Ponderosa Lodge at La Foret Conference and Retreat Center is a historic lodge in Black Forest, Colorado. It is a National Register of Historic Places listing and is on the Colorado State Register of Historic Properties.

==History==
The lodge was built in 1928 as Alice Bemis Taylor's summer retreat.

Designed by Jules Jacques Benoit Benedict, the summer home was similar to other mountain homes that he designed, using "native construction material", including ponderosa pine from Pikes Peak's western slope, and displaying "the finest craftsmanship." One of Benedict's signature elements is the grand staircase in the main hall. He also designed an "elaborate fireplace", with custom iron work. Ponderosa Lodge is one of the properties submitted as multiple submission of Benedict's work for the Colorado Register of Historic Properties.

==La Foret==
Ponderosa Lodge is one of two historic properties located in the La Foret Conference and Retreat Center. The Taylor Memorial Chapel is also on the National Register of Historic Places. The center is located on 400 acres of meadows and Ponderosa pines.

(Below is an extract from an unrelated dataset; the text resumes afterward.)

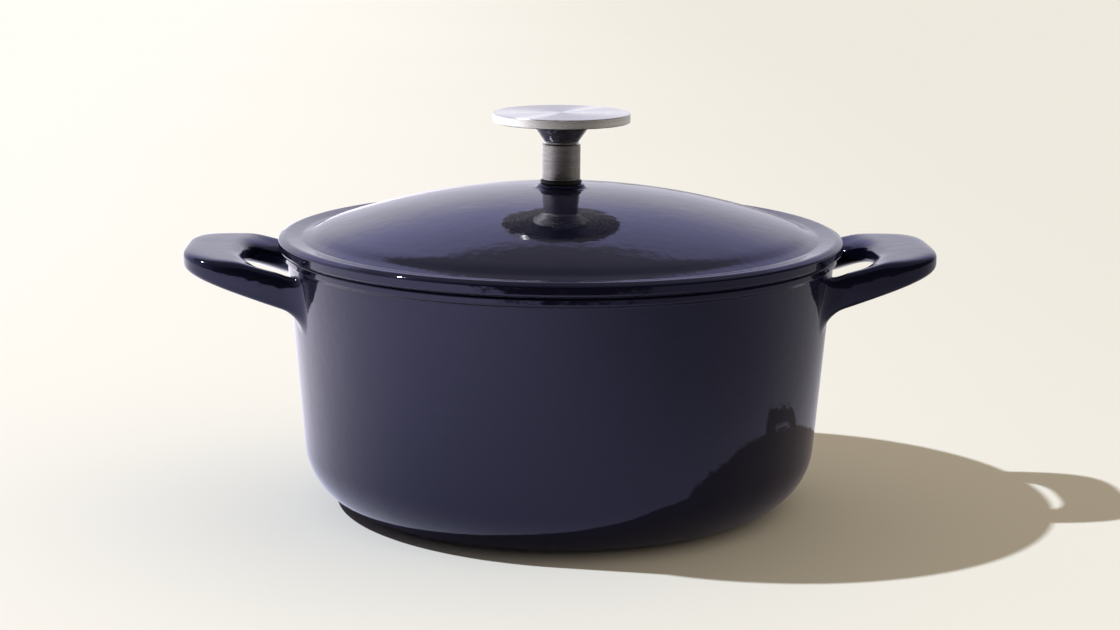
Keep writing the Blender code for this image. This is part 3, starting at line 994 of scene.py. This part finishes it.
# --- lid ---------------------------------------------------------------------------------------
@dataclass
class LidCasting:
    """The lid: low dome, wide brim, knob boss, locating ring and basting rings."""

    edge_low: float = 123.4 * MM
    edge_high: float = 127.6 * MM
    flange_under: float = 122.3 * MM
    crest: float = 129.1 * MM
    crest_radius: float = 131.5 * MM
    valley: float = 128.0 * MM
    valley_radius: float = 124.0 * MM
    dome_edge: float = 112.0 * MM
    dome_top: float = 150.8 * MM
    dome_sphere: float = 353.0 * MM
    thick: float = 3.6 * MM
    boss_top: float = 152.6 * MM
    boss_radius: float = 11.2 * MM
    boss_flare: float = 3.0 * MM
    hole_radius: float = 3.4 * MM
    ring_radius: float = 125.8 * MM
    ring_drop: float = 4.0 * MM
    ring_width: float = 3.8 * MM
    seat: float = 145.8 * MM
    seat_radius: float = 10.5 * MM
    basting_radii: tuple[float, ...] = (34.0 * MM, 62.0 * MM, 90.0 * MM)
    basting_drop: float = 2.0 * MM
    basting_half_width: float = 2.6 * MM
    steps: int = 192
    top_rows: int = 46
    under_rows: int = 150

    def __post_init__(self) -> None:
        """Take the lid's radius from the frame."""
        self.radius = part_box("lid")[1].x

    def dome(self, radius: float) -> float:
        """Height of the dome's outer face."""
        return self.dome_top - self.dome_sphere + math.sqrt(self.dome_sphere ** 2 - radius ** 2)

    def brim(self, radius: float) -> float:
        """Height of the outer face where the dome sweeps out into the brim."""
        span = self.valley_radius - self.dome_edge
        t = (radius - self.dome_edge) / span
        foot = self.dome(self.dome_edge)
        slope = -self.dome_edge / math.sqrt(self.dome_sphere ** 2 - self.dome_edge ** 2)
        blend = t * t * (3 - 2 * t)
        return foot + (self.valley - foot) * blend + span * slope * t * (1 - t) ** 2

    def top(self, radius: float) -> float:
        """Height of the outer face, dome or brim."""
        return self.dome(radius) if radius < self.dome_edge else self.brim(radius)

    def basting(self, radius: float) -> float:
        """How far the underside's rings hang down at a radius."""
        drop = 0.0
        for ring in self.basting_radii:
            off = abs(radius - ring) / self.basting_half_width
            if off < 1.0:
                drop = self.basting_drop * (0.5 + 0.5 * math.cos(math.pi * off))
        return drop

    def outline(self) -> list[Point]:
        """Closed profile from the screw hole out over the top and back along the underside."""
        foot = self.boss_radius + self.boss_flare
        boss = rounded([
            Corner(self.hole_radius, self.boss_top - 0.4 * MM),
            Corner(self.hole_radius + 0.4 * MM, self.boss_top),
            Corner(self.boss_radius - 0.3 * MM, self.boss_top, 1.0 * MM),
            Corner(self.boss_radius + 0.35 * MM, self.dome(self.boss_radius) + 0.25 * MM,
                   2.4 * MM),
            Corner(foot, self.dome(foot)),
        ])
        count = self.top_rows
        radii = [foot + (self.valley_radius - foot) * k / count for k in range(1, count - 1)]
        over = [(r, self.top(r)) for r in radii]
        ring_inner = self.ring_radius - self.ring_width
        ring_low = self.flange_under - self.ring_drop
        last_under = ring_inner - 3.2 * MM
        edge = rounded([
            Corner(self.valley_radius - 1.0 * MM, self.brim(self.valley_radius - 1.0 * MM)),
            Corner(self.valley_radius, self.valley, 8.0 * MM),
            Corner(self.crest_radius, self.crest, 3.6 * MM),
            Corner(self.radius, self.edge_high, 1.3 * MM),
            Corner(self.radius, self.edge_low, 1.0 * MM),
            Corner(self.radius - 2.0 * MM, self.flange_under, 0.6 * MM),
            Corner(self.ring_radius, self.flange_under, 0.7 * MM),
            Corner(self.ring_radius, ring_low, 1.2 * MM),
            Corner(ring_inner, ring_low, 1.2 * MM),
            Corner(ring_inner - 1.2 * MM, self.brim(ring_inner) - self.thick, 1.6 * MM),
            Corner(last_under, self.brim(last_under) - self.thick),
        ])
        seat_top = self.seat_radius + 1.5 * MM
        count = self.under_rows
        radii = [last_under + (seat_top - last_under) * k / count for k in range(1, count)]
        under = [(r, self.top(r) - self.thick - self.basting(r)) for r in radii]
        hub = rounded([
            Corner(seat_top, self.dome(seat_top) - self.thick),
            Corner(self.seat_radius + 0.5 * MM, self.seat, 0.8 * MM),
            Corner(self.hole_radius + 0.5 * MM, self.seat, 0.4 * MM),
            Corner(self.hole_radius, self.seat + 0.6 * MM),
        ])
        return boss + over + edge + under + hub

    def build(self) -> bpy.types.Object:
        """Make the lid."""
        def finish(radius: float, height: float) -> int:
            under = height < self.top(min(radius, self.valley_radius)) - self.thick * 0.5
            return 1 if under and radius < self.ring_radius - 0.5 * MM else 0

        surface = Surface()
        surface.add_turned(spaced(self.outline(), 2.6 * MM), self.steps, finish=finish)
        materials = [
            GlossEnamel().material(BareRim(
                "lid", low=self.flange_under - self.ring_drop - 1.0 * MM,
                high=self.flange_under + 0.3 * MM, inner=self.ring_radius - 1.0 * MM,
                outer=self.radius - 1.6 * MM)),
            InnerEnamel().material(),
        ]
        return settle(surface.to_object("enamelled_lid", materials), "lid", "lid")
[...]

The center had originally been a 500-acre summer estate of Alice Bemis Taylor, a philanthropist and an important Colorado Springs family. Mrs. Taylor held artist-in-residence programs on the estate she called La Foret. The Taylor Memorial Chapel was built one year after the lodge as a memorial to her husband, Frederick Morgan Pike Taylor. Alice Taylor died in 1942 and the property was deeded to the Colorado Congregational Church by the Bemis Taylor Foundation. The center is now open to United Church of Christ members, other denominations and organizations. La Foret now has a number of cabins, a dining hall, sports fields and courts, and outdoor theater seating.

==Black Forest fire==
Ponderosa Lodge and other buildings at La Foret Conference and Retreat Center were spared from the Black Forest fire (June, 2013), at least partly due to mitigation efforts.

The retreat center created the "Black Forest Strong" organization to serve as a resource to the recuperating Black Forest community. The seven point plan includes grief counseling, serving as a community resource center, providing aid to victims and organizing events. In addition, the plan includes preservation, reseeding efforts, and mitigation training and services.